I have a Linksys E8450 (UBI) that I use as a bridged access point with multiple VLANs and SSIDs: I have the WAN port configured as a trunk that goes into my router.
The configuration works, but long lasting connections to the device itself - for example SSH or uploading a new firmware image for sysupgrade - get interrupted after a few seconds, preventing it from working. The only way I can actually run a sysupgrade is by resetting settings to default, upgrading and then restoring the previous config.
Here are screenshots of the relevant sections in the config: have I done something wrong?
Does it matter to this behavior how you're connecting to it? Does it behave the same whether you're connecting via the router-trunk path vs via its own wifi or via one of its other switch ports?
(I do something very similar, but haven't upgraded from 21.x so it's using the old switch config rather than DSA. Works fine, though I did take the "WAN" port out of the bridge because for some obscure reason I didn't bother to chase down, mDNS broadcasts wouldn't cross between the "LAN" and "WAN" ports. But that's an aside. IPQ4018-based device, known for some switch weirdness.)
I usually connect via the trunk even for directly connected devices: I have my devices on the main VLAN (tag 10) and the WebUI listening on the Mgmt one (tag 5), so the traffic needs to go through the trunk to the main router and back.
I tried having the WebUI listening on an IP in the main VLAN and connecting directly to it via WiFi, so traffic does not go through the trunk and sysupgrade worked.
Double checked the firewall rules on the main router and don't see anything wrong there either.

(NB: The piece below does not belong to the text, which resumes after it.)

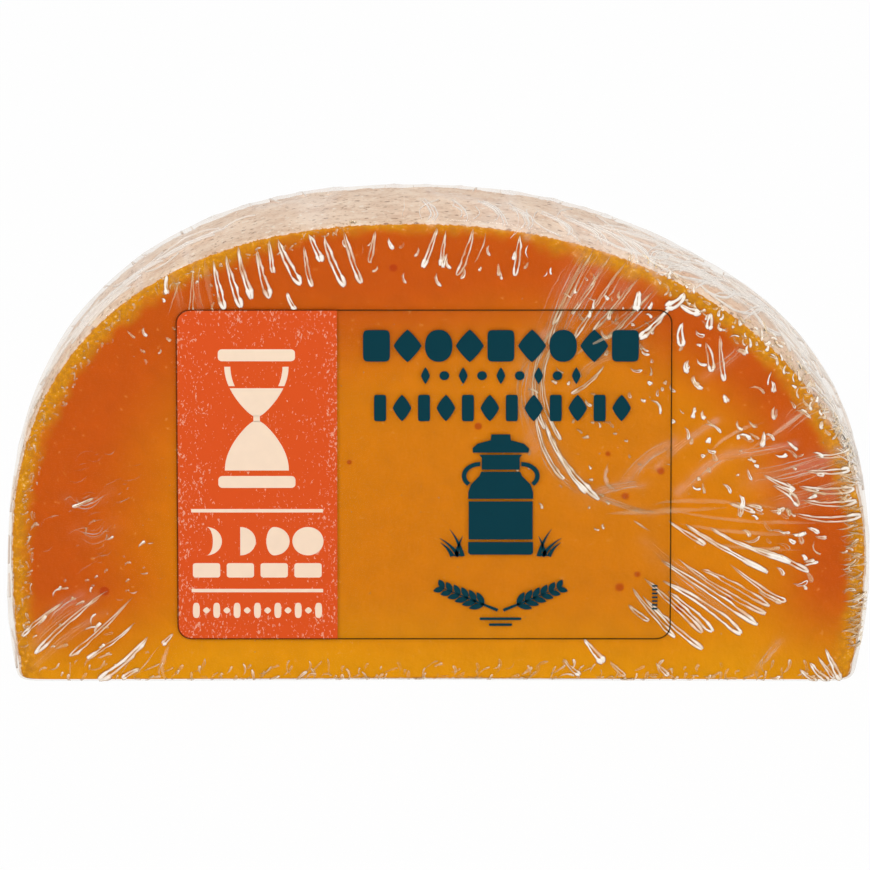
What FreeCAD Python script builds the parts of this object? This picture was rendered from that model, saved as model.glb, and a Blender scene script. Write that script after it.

I tried what your recommended and I immediately lost connectivity to the device.
Pinging the MGMT IP address kept failing until the configuration reverted due to the failsafe.
It's really weird since if I do a tracert to the MGMT IP address (when connectivity works and MAIN also has an IP) I can see the main router as the first hop, as I would expect.
Please run the following commands (copy-paste the whole block) and paste the output here, using the "Preformatted text </> " button:
Remember to redact passwords, MAC addresses and any public IP addresses you may have
ubus call system board; \
uci export network; \
uci export dhcp; uci export firewall; \
head -n -0 /etc/firewall.user; \
ip -4 addr ; ip -4 ro li tab all ; ip -4 ru
My basic approach is, if you plug any downlink device into any ethernet port on the network, you get access to the main network, without any extra configuration - as long as your device can auto configure DHCP (which should be the default for most ethernet-enabled devices), you're good to go.
The rest of the network is tagged, and I break them out on every AP, so that I can attach them to appropriate WLANs.
I've just tested a larger (1GB) scp transfer to my router (to an attached USB dongle), and I saw no interruptions whatsoever.
Are you accessing the device from a host in the mgmt or main network?
The device has a default gateway from main network, so the change in the configuration can be affecting the packets and experience the interruption when saving.
Isn't the point of a trunk to have everything tagged? I don't understand the purpose of having untagged traffic on trunk ports: yes, the router is meant to resolve VLAN tags.
I have some ports on different VLANs than the main as a way to sanity check the config by just plugging stuff in. And I'd like the access point to only have an IP on the MGMT VLAN and be completely transparent everywhere else.
I went into interfaces and set MGMT's IP config to have the gateway as metric value 1 and after that setting the MAIN interface as unmanaged didn't break connectivity.
Isn't the point of a trunk to have everything tagged? I don't understand the purpose of having untagged traffic on trunk ports: yes, the router is meant to resolve VLAN tags.
You're right, I misread your config.
In my setup, there's no dedicated "trunk" port. Every port can be trunk, and I rely on STP to avoid loops (not that my setup is complex enough for loops unless I plug the same cable on both ends into the same device). And since I have flatmates, I found it best to leave VLAN 1 untagged throughout the network, so any LAN client can plug-and-play access it, while the other networks are resolved via the tags, where needed (gateway and APs that act as ethernet-wlan bridge).
I have some ports on different VLANs than the main as a way to sanity check the config by just plugging stuff in.
Ah okay, I see.
And I'd like the access point to only have an IP on the MGMT VLAN and be completely transparent everywhere else.
My setup could be transparent on the non-mgmt networks as well - just need to set those networks as Unmanaged and donezo.